Biden has been criticised on Ukraine from two different directions: Some said he was too reluctant to deliver more powerful weapons to Ukraine for fear of escalation with a nuclear superpower, while others said he invested too much American treasure in someone else’s war.
Biden argued that he had turned around the rivalry with China, both by forging new partnerships in the Asian-Pacific region and by bolstering old ones while also strengthening the U.S. economy to better compete.
He noted that experts once expected China’s economy to surpass America’s. “Now, according to the latest predictions, on China’s current course, they will never surpass us,” he said. “Period.”
The president offered no regrets in his speech, not even for the disastrous withdrawal from Afghanistan in 2021. In extricating America from the longest war in its history, Biden finally accomplished what his two predecessors wanted to but could not. But the chaotic nature of the withdrawal did considerable damage to both his and the country’s standing in the world.

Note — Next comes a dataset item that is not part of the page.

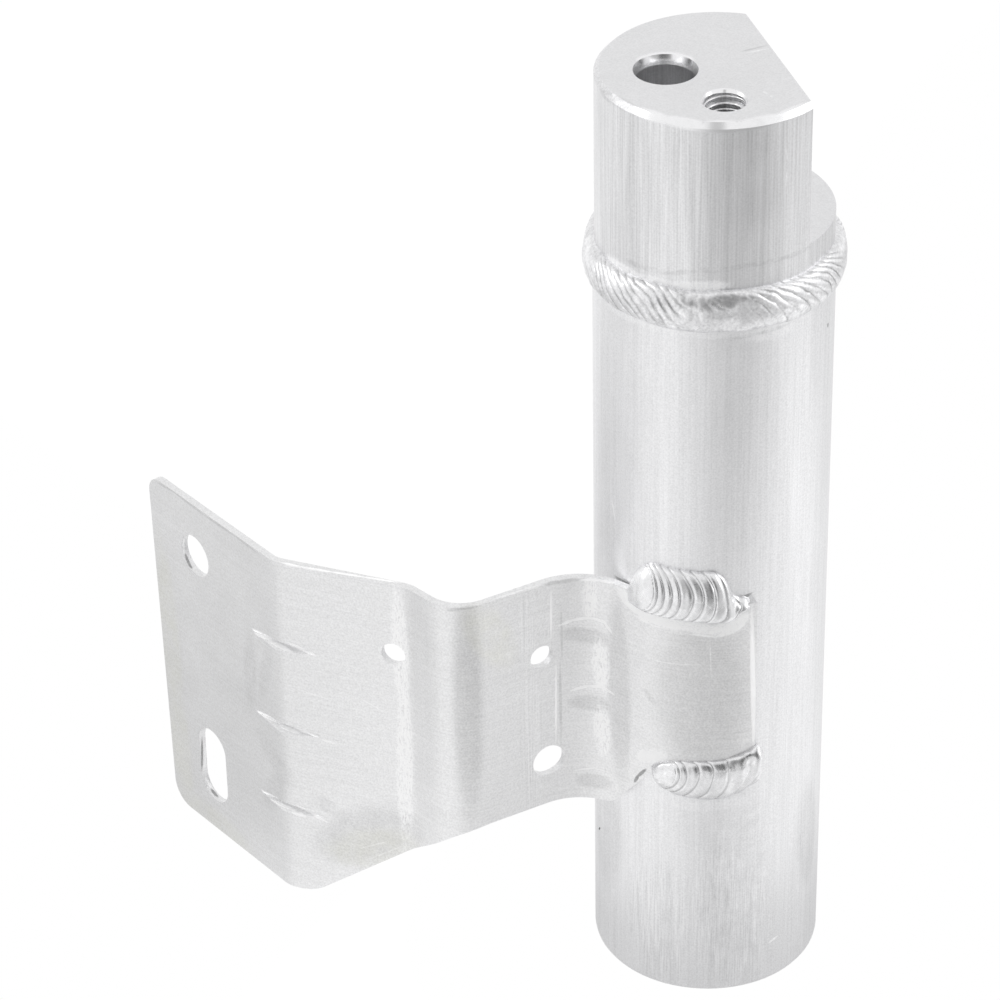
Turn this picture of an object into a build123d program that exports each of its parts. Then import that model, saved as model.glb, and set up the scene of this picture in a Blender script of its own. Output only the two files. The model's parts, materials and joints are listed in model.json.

Biden said he grieved for the 13 U.S. troops killed by a suicide bombing during the withdrawal but did not acknowledge the Afghan allies who were left behind or the fact that the withdrawal opened a vacuum for the Taliban to take over the country again. “Ending the war was the right thing to do, and I believe history will reflect that,” he said.
The war in Gaza that followed the Hamas terrorist attack on Israel on Oct. 7, 2023, was the other dominating crisis of Biden’s tenure. He stood staunchly by Israel and provided weapons for its all-out assault on Hamas, but eventually grew frustrated with Prime Minister Benjamin Netanyahu of Israel, who rebuffed U.S. pressure to do more to curb civilian casualties and relieve humanitarian suffering.
As with Ukraine, Biden faced criticism from opposite directions. Some accused him of not doing more to stop the killing of civilians and called him “Genocide Joe” at protests. Others, conversely, faulted him for putting any pressure at all on Israel to restrain itself in the face of a profound terrorist threat.
Biden argued that the past year had devastated Israel’s enemy, Iran, which has sponsored not only Hamas but also Hezbollah, as well as the Houthis and other regional militias. He also took credit for twice deploying U.S. forces to successfully defend Israel from Iranian missile attacks. “Iran is weaker than it’s been in decades,” Biden said.
Some critics, however, contend that Iran is weaker not because of Biden but because Israel ignored Biden’s advice to hold back and instead demolished Hamas, Hezbollah and Iran’s own air defense systems.
But even now, in his final days in office, Biden is straining to seal an elusive ceasefire agreement that would end the fighting and result in the release of Israeli hostages held in Gaza, including a few with U.S. citizenship.
Biden spoke with Netanyahu on Sunday and with Sheikh Tamim bin Hamad Al Thani, the emir of Qatar, who is among the brokers of ceasefire negotiations, on Monday. He also planned to call President Abdel Fattah el-Sissi of Egypt. “We’re pressing hard to close this,” he said.
Biden offered no advice to Trump on how to solve conflicts in the Middle East or other issues around the world. The only advice he explicitly gave was urging “the next administration” to focus on artificial intelligence and the transition to clean energy.
He noted that some around Trump deny climate change. “I think they come from a different century,” he said. “They’re wrong. They are dead wrong. It’s the single greatest existential threat to humanity.”